El ejercicio de la política es azaroso y tanto ofrece oportunidades de lucimiento como de bochorno. A doña Ayuso le ha le tocado en suerte una de los primeras, después de haber transitados otros episodios marcados por el descrédito, como cuando dijo que nadie se había muerto por la contaminación atmosférica. Doña Ayuso es una dama intrépida y disparatada, a la que espera un largo futuro en este subgénero de la industria del entretenimiento que es la política. Ahora ha comparecido en el febril horno arábigo, suelta la melena y los antebrazos desnudos, durante los actos de la final de la supercopa de fútbol español que se celebra en el país árabe. Dejemos de lado la anomalía de que un torneo para equipos españoles -madrileños, por más señas- haya de jugarse en un país tórrido, ajeno y sin tradición ninguna en fútbol. Es como si Islandia fuera sede del campeonato panárabe de carreras de camellos. Ha tenido que ser una pastizara colosal la que ha regado las arcas y los bolsillos de la federación española de fútbol para que el patriotismo futbolístico haya superado el trance sin perder la cara de vergüenza.
Pero ahí estaba doña Ayuso, dando al mundo una lección de libertad indumentaria. Los saudíes pueden ir envueltos en sábanas pero no son idiotas y, después de haber tenido bajo su protección económica al mismísimo rey de España, no iban a lapidar a la presidenta de la comunidad de Madrid en un evento de alta diplomacia muy provechoso para su imagen internacional y para el fomento del incierto turismo en cuya publicidad las turistas se muestran destocadas. Lo que doña Ayuso ha hecho, melena al viento, es legitimar un régimen siniestro. No hubiera sido muy distinto de haber comparecido con mantón de Manila y un clavel en la coronilla en un concurso de chotis patrocinado y celebrado en Corea del Norte. A nuestra derecha se le ha hecho un bolo intragable el feminismo rampante del país y, en busca de un terreno en el que esta batalla cultural les sea favorable, ha decidido que, antes de nada, las musulmanas tienen que quitarse el pañuelo de la cabeza. Es una aportación voxiana, otra más, al catecismo de la derecha.
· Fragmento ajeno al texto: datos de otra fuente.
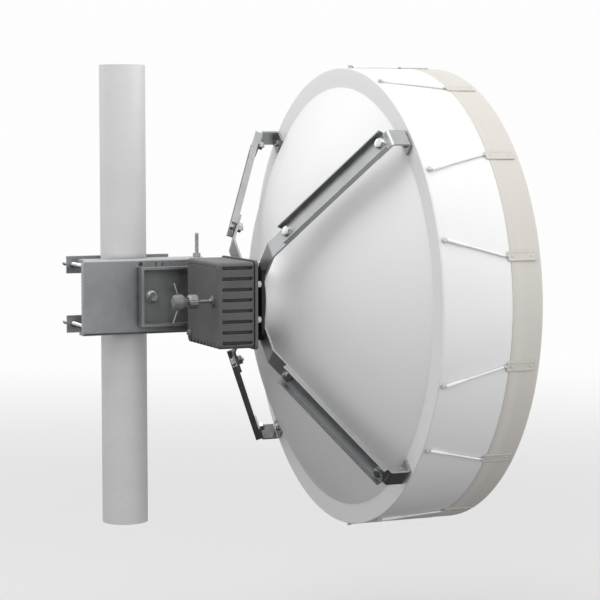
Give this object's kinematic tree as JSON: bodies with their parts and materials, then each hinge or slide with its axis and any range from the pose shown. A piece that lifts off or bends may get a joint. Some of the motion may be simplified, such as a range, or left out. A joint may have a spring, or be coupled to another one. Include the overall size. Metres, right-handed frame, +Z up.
{
  "type": "outdoor wireless bridge",
  "caption": "Shrouded microwave dish with a stretched fabric radome, a ribbed radio on its back and a tilting clamp bracket on a length of steel mast.",
  "frame": {"origin": "centre of the mast's lower end, so the mast's axis is the Z axis", "axes": "+Z up along the mast; the dish faces -Y; the clamp and the tilt bracket stand on the mast's -X side"},
  "size_m": [0.8754, 0.6686, 0.893],
  "materials": {
    "galvanised_tube": "mottled galvanised zinc",
    "galvanised_sheet": "dull galvanised",
    "strut_steel": "dull galvanised",
    "zinc_fastener": "bright zinc plated",
    "dish_white": "white powder coat",
    "cast_white": "white powder coat",
    "hub_black": "black powder coat",
    "radome_fabric": "matt coated fabric",
    "tab_plastic": "matt",
    "cord": "braided",
    "absorber": "open foam",
    "feed_metal": "bare",
    "feed_plastic": "white",
    "radio_cast": "dark grey powder coat",
    "gasket": "soft",
    "board": "solder mask",
    "connector_metal": "nickel plated",
    "connector_plastic": "grey",
    "spacer_white": "white"
  },
  "bodies": {
    "mast": {"mast": "galvanised_tube"},
    "clamp_head": {"pole_bracket": "galvanised_sheet", "upper_strap": "galvanised_sheet", "lower_strap": "galvanised_sheet", "clamp_studs": "zinc_fastener", "clamp_washers": "zinc_fastener", "clamp_nuts": "zinc_fastener", "pivot_bolt": "zinc_fastener", "pivot_washers": "zinc_fastener", "pivot_nut": "zinc_fastener", "adjuster_nuts": "zinc_fastener"},
    "adjuster": {"adjuster_rod": "zinc_fastener"},
    "coupling": {"coupling_nut": "connector_metal"},
    "dish_head": {"tilt_bracket": "galvanised_sheet", "adjuster_pin": "zinc_fastener", "bracket_bolts": "zinc_fastener", "strut_bolts": "zinc_fastener", "strut_nuts": "zinc_fastener", "arm_screws": "zinc_fastener", "rim_bolts": "zinc_fastener", "flange_screws": "zinc_fastener", "board_screws": "zinc_fastener", "hub_boss": "cast_white", "hub_plate": "hub_black", "waveguide_adapter": "hub_black", "reflector": "dish_white", "shroud": "dish_white", "absorber_lining": "absorber", "radome": "radome_fabric", "radome_tabs": "tab_plastic", "tension_cords": "cord", "cord_hooks": "tab_plastic", "cord_anchors": "tab_plastic", "feed_tube": "feed_metal", "feed_collar": "feed_metal", "feed_cone": "feed_plastic", "subreflector": "feed_metal", "radio_spacers": "spacer_white", "radio_flange": "radio_cast", "radio_gasket": "gasket", "radio_housing": "radio_cast", "circuit_board": "board", "rf_module": "feed_metal", "heat_spreader": "feed_metal", "connector_stem": "connector_metal", "connector_body": "connector_plastic", "retaining_wires": "connector_metal", "vent_plug": "connector_plastic", "hub_arm_1": "strut_steel", "strut_1": "strut_steel", "rim_bracket_1": "strut_steel", "hub_arm_2": "strut_steel", "strut_2": "strut_steel", "rim_bracket_2": "strut_steel", "hub_arm_3": "strut_steel", "strut_3": "strut_steel", "rim_bracket_3": "strut_steel", "hub_arm_4": "strut_steel", "strut_4": "strut_steel", "rim_bracket_4": "strut_steel"}
  },
  "joints": [
    {"name": "azimuth", "type": "hinge", "parent": "mast", "child": "clamp_head", "pos_m": [0, 0, 0.448], "axis": [0, 0, 1], "continuous": true},
    {"name": "elevation", "type": "hinge", "parent": "clamp_head", "child": "dish_head", "pos_m": [-0.068, -0.033, 0.448], "axis": [-1, 0, 0], "range_deg": [-10, 10]},
    {"name": "adjuster_travel", "type": "slide", "parent": "clamp_head", "child": "adjuster", "axis": [0, 0, 1], "range_m": [-0.0175, 0.0175]},
    {"name": "coupling_spin", "type": "hinge", "parent": "dish_head", "child": "coupling", "pos_m": [-0.268, -0.045, 0.452], "axis": [0, 1, 0], "continuous": true}
  ],
  "couplings": [
    {"joint": "adjuster_travel", "follows": "elevation", "m_per_rad": 0.099}
  ]
}
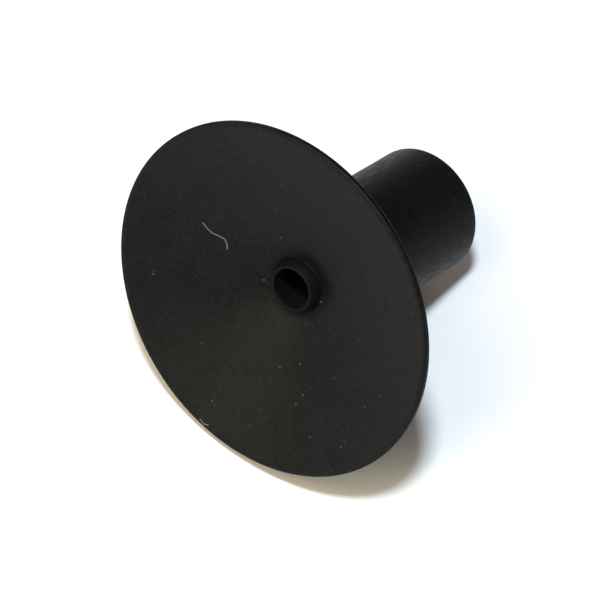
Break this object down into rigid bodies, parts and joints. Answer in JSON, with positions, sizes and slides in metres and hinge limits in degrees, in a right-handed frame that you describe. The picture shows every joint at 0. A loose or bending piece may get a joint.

Por supuesto, la balanza del juicio cambia de platillo cuando el aderezo indumentario entra en contacto con los teócratas locales, los que pastorean la ideología de doña Ayuso y de su partido. La consejera doña Calvo fue criticada por su forma de vestir cuando en agosto de dos mil dieciocho se entrevistó con prebostes vaticanos en el curso de las negociaciones para la exhumación de la momia de Cuelgamuros. Entonces, las críticas vinieron de un dinosaurio de su partido, ex embajador en el Vaticano. Aúpa, pues, doña Ayuso. En otra ocasión le tocará vestir de peineta y mantilla, eso sí, en nombre de la libertad indumentaria que tan gallardamente ha defendido en el país cuyas autoridades no dejan entrar a los infieles y han pagado por hacer una excepción con ella.